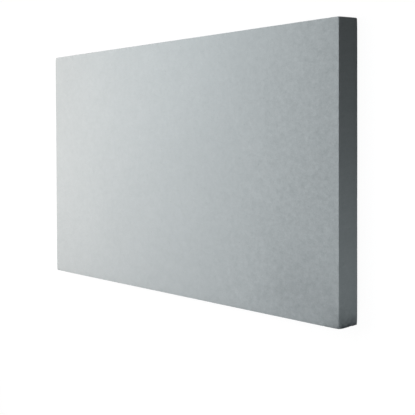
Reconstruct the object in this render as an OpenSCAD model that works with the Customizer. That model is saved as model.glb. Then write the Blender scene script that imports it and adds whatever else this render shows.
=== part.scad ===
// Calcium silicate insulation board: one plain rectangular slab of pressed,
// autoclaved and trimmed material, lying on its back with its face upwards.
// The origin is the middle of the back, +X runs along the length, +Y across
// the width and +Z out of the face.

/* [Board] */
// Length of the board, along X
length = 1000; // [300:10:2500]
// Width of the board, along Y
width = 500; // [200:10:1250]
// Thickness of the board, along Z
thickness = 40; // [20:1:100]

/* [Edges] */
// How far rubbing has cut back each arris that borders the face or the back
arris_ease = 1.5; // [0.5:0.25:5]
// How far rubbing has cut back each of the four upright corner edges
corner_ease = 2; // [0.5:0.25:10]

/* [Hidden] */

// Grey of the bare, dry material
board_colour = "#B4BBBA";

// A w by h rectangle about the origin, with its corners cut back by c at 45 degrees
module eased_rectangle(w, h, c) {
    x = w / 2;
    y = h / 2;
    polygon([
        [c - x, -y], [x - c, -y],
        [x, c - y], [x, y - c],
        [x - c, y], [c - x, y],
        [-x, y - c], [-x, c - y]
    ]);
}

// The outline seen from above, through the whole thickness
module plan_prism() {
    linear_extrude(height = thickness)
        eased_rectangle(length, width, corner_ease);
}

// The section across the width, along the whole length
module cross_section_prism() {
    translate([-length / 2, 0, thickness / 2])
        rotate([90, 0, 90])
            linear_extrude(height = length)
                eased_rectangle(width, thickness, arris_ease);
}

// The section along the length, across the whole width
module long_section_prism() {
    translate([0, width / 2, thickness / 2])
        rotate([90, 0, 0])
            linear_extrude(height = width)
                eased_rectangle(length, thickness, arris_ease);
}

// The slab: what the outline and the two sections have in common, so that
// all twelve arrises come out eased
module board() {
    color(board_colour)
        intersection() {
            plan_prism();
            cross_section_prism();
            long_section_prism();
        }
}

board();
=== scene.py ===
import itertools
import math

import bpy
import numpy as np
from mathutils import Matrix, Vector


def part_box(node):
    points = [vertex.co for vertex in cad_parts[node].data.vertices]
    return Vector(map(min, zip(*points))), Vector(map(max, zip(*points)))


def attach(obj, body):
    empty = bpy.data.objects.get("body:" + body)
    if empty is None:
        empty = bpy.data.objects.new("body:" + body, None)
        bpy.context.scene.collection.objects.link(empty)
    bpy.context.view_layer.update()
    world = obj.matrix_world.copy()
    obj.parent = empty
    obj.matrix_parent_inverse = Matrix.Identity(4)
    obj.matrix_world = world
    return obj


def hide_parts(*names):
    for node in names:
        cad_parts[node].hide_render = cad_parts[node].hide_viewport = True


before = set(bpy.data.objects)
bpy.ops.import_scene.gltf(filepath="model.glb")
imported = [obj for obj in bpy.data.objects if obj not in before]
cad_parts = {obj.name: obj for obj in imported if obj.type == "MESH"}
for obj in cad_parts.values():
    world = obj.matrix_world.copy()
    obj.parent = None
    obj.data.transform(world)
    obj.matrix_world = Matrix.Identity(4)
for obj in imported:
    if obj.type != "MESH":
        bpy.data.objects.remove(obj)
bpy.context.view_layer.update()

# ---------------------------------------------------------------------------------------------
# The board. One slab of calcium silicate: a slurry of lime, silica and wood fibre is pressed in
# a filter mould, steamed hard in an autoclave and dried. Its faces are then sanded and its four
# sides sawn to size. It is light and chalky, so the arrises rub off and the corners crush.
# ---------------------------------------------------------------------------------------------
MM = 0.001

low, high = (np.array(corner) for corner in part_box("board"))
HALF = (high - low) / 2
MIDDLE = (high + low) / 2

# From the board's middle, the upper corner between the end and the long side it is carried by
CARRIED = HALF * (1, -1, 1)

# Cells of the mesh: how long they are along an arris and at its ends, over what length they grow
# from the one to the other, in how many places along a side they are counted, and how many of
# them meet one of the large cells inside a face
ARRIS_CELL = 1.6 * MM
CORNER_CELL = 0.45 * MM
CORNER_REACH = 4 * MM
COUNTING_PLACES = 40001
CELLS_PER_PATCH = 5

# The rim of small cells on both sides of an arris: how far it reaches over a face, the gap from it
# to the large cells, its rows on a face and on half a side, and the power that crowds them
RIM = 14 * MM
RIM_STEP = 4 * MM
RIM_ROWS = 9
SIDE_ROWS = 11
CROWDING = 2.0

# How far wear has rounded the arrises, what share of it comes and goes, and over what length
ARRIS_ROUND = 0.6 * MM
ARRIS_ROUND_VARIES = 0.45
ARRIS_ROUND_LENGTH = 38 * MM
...
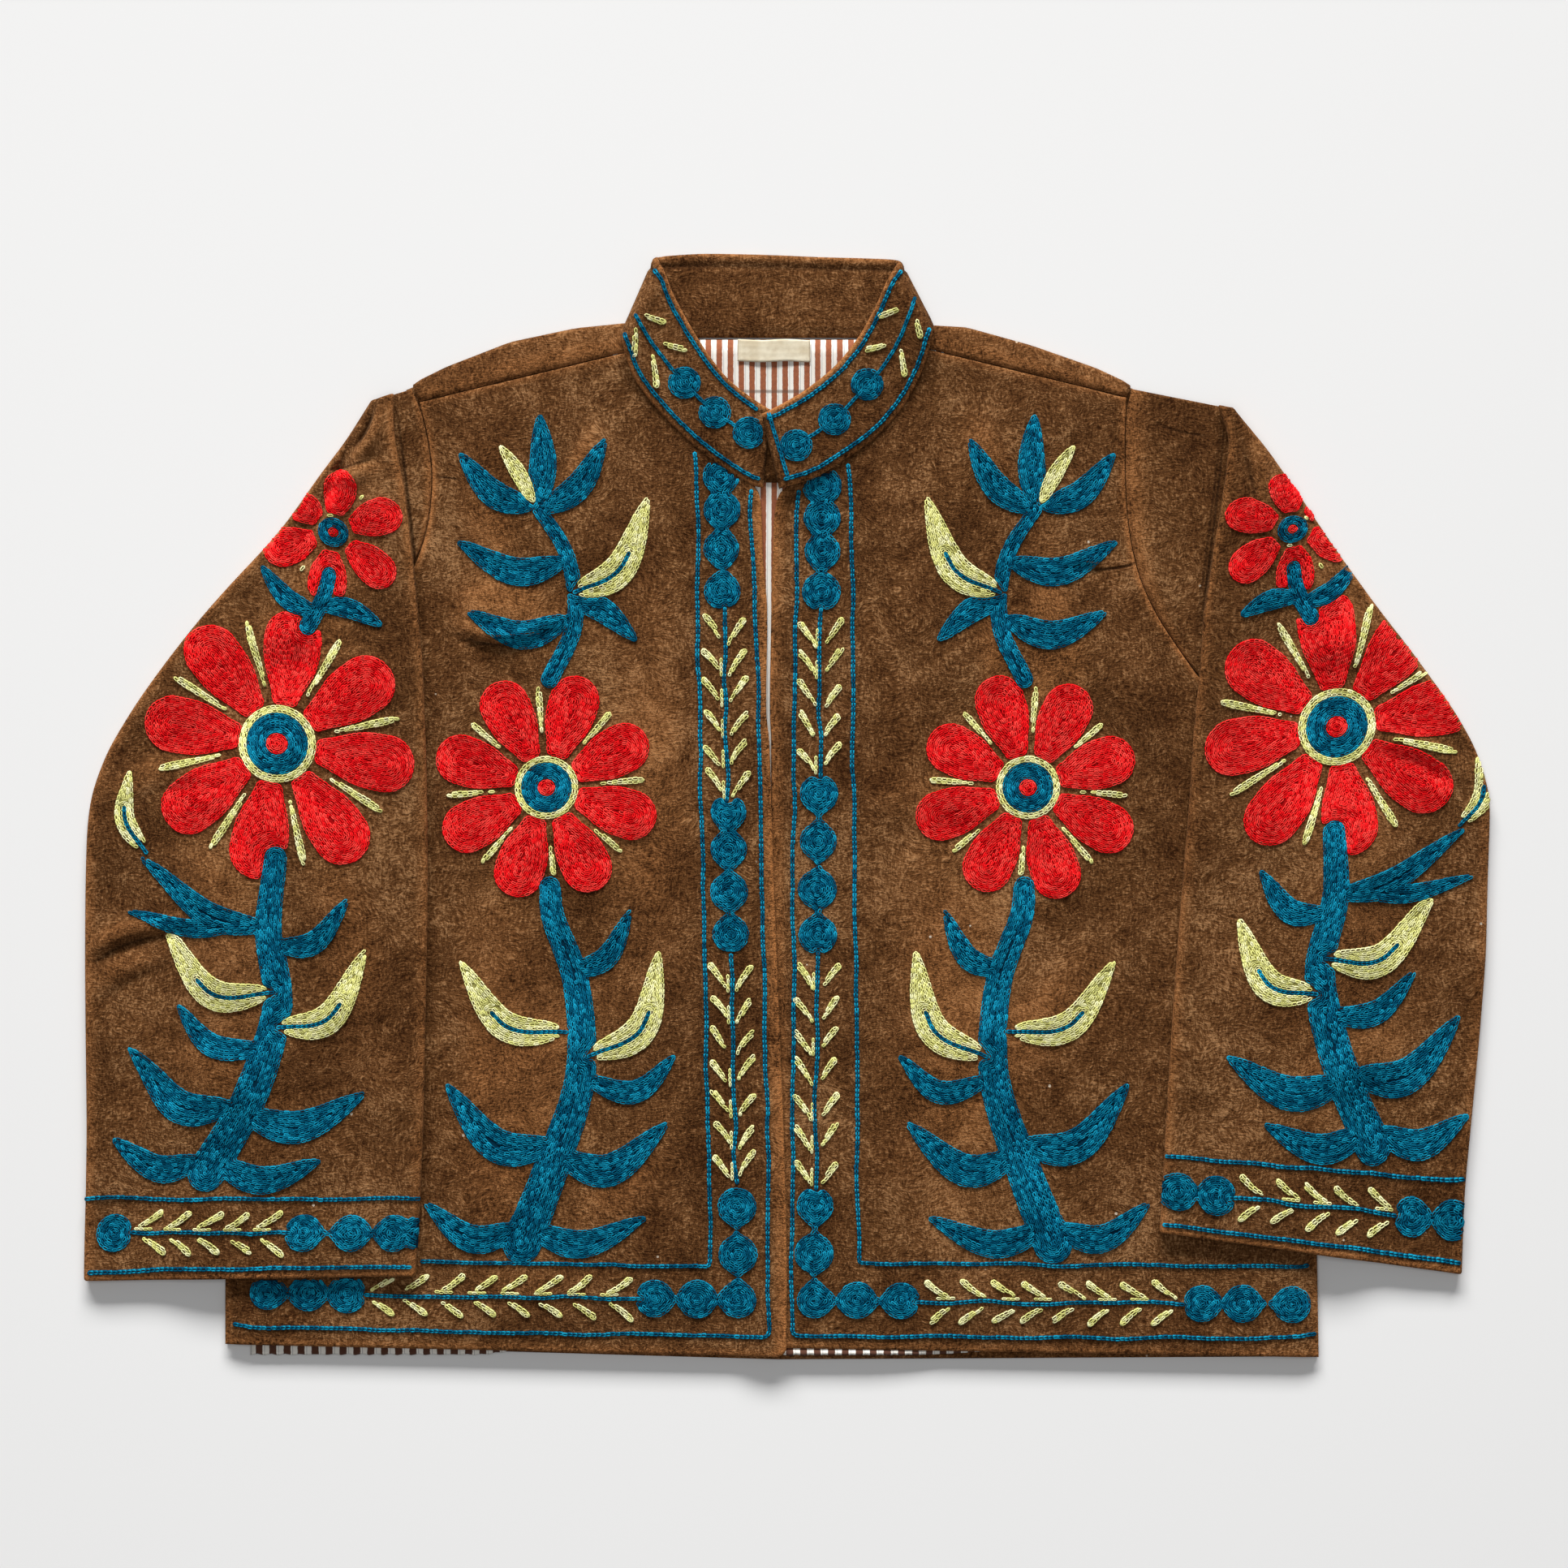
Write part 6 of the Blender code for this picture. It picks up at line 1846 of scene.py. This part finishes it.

*What you need to do:* Write out every line of the preceding listing that contains "names".

*Solution to this task:*
def hide_parts(*names):
    for node in names:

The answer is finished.